What happens in my mind when I can’t travel?
Not only is this going to sound crazy but also an entitled First World problem. While I am by no means wealthy, I understand my privilege and have it firmly checked. The emotions and feelings of travel withdrawal are real and documented.
The anxiety creeps in and I begin to feel claustrophobic. I begin to feel restless and that only amps up the longer it is between trips. My need begins to feel overwhelming, and I start to find ways to squash it down. Perhaps a weekend trip will scratch this itch. I begin to get moody and detached, and very annoyed at myself for feeling this way. It’s not a vacation (lack of responsibility and relaxation) that I crave, but the intense feelings of euphoria that come with discovering, learning, exploring, and experiencing something and somewhere. In short, it is my happy place.
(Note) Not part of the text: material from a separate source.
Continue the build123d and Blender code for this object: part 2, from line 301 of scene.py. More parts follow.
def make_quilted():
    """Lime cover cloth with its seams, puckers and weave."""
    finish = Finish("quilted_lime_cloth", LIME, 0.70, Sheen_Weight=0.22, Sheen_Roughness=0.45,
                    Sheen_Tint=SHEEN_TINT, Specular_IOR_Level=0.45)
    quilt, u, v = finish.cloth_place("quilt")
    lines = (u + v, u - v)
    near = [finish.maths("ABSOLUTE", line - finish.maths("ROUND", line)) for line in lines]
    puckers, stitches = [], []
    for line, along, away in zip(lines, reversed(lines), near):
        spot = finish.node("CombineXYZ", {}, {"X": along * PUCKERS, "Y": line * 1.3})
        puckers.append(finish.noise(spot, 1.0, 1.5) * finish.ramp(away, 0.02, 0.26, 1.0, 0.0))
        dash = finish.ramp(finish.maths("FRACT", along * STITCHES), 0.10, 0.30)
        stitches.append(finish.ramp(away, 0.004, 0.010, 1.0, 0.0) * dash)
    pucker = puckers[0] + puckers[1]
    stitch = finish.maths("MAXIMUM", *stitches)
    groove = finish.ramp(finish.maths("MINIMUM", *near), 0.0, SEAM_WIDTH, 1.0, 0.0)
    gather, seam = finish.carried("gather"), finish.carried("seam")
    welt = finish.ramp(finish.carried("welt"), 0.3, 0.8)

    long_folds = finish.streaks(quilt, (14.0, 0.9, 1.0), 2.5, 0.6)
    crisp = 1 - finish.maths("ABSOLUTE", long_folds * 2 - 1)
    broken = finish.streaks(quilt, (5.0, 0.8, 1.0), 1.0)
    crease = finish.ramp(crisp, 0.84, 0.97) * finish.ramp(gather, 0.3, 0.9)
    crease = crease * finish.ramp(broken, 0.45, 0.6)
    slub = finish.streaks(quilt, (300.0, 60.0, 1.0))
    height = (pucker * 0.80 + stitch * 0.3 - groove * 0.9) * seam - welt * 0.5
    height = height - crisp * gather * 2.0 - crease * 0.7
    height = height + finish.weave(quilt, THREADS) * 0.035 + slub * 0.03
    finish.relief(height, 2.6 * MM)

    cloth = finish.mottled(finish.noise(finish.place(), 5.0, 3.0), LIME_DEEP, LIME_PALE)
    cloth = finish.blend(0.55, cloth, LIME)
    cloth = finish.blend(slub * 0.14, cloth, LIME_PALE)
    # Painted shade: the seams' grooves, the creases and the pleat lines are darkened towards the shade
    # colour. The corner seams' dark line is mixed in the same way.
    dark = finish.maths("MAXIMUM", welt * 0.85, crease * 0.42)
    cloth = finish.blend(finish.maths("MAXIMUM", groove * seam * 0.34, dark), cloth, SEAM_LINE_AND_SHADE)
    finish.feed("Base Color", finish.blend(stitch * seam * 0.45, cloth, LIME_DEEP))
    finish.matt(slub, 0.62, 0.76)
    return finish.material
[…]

Not to mention, it seems like something is missing in your life when you aren’t “out there.” It is the exact opposite of being homesick. Skyscanner and Groupon are enabling my addiction by helping me plan cost effectively and ergo rationalize my addiction! My brain words in airport codes, and I can tell you the going rate for a ticket to Iceland. By the same token, my Pinterest boards are filled with places that I desperately want to visit or go back to. This intense urge was not accidental. Here is looking at you Mom and Dad! Thank you for this painfully precious gift of needing to explore this world. It can only make me a better person by doing so, right?
Is there a 12 step program for those addicted to traveling? If traveling is an addiction, I’m more than content to be labeled an addict. Just don’t leave me in a room full of other wanderlust addicts or you may never see me again! Does that mean I have to move out of my house? After all, my children are my biggest enablers!